Hydrology and Earth System Sciences (Jun 2023)
Canopy structure, topography, and weather are equally important drivers of small-scale snow cover dynamics in sub-alpine forests
Abstract
In mountain regions, forests that overlap with seasonal snow mostly reside in complex terrain. Due to persisting major observational challenges in these environments, the combined impact of forest structure and topography on seasonal snow cover dynamics is still poorly understood. Recent advances in forest snow process representation and increasing availability of detailed canopy structure datasets, however, now allow for hyper-resolution (<5 m) snow model simulations capable of resolving tree-scale processes. These can shed light on the complex process interactions that govern forest snow dynamics. We present multi-year simulations at 2 m resolution obtained with FSM2, a mass- and energy-balance-based forest snow model specifically developed and validated for metre-scale applications. We simulate an ∼3 km2 model domain encompassing forested slopes of a sub-alpine valley in the eastern Swiss Alps and six snow seasons.

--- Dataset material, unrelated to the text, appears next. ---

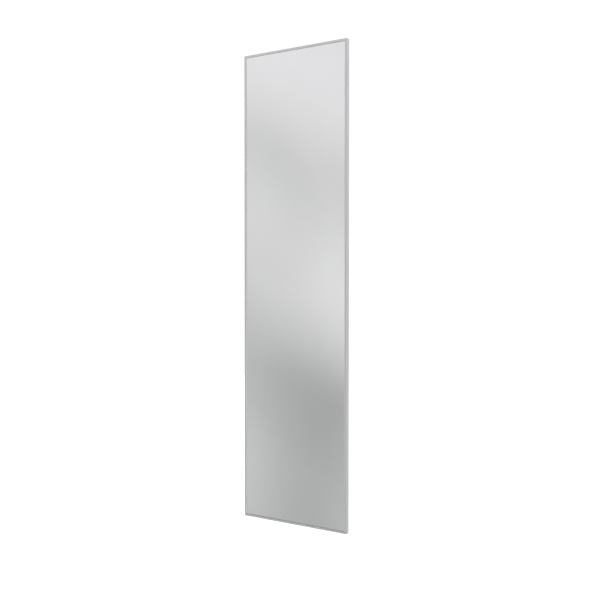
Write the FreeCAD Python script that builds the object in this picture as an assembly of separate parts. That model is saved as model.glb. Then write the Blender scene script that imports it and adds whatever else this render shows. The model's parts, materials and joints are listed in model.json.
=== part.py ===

Simulations thus span a wide range of canopy structures, terrain characteristics, and meteorological conditions. We analyse spatial and temporal variations in forest snow energy balance partitioning, aiming to quantify and understand the contribution of individual energy exchange processes at different locations and times. Our results suggest that snow cover evolution is equally affected by canopy structure, terrain characteristics, and meteorological conditions. We show that the interaction of these three factors can lead to snow accumulation and ablation patterns that vary between years. We further identify higher snow distribution variability and complexity in slopes that receive solar radiation early in winter. Our process-level insights corroborate and complement existing empirical findings that are largely based on snow distribution datasets only. Hyper-resolution simulations as presented here thus help to better understand how snowpacks and ecohydrological regimes in sub-alpine regions may evolve due to forest disturbances and a warming climate. They could further support the development of process-based sub-grid forest snow cover parameterizations or tiling approaches for coarse-resolution modelling applications.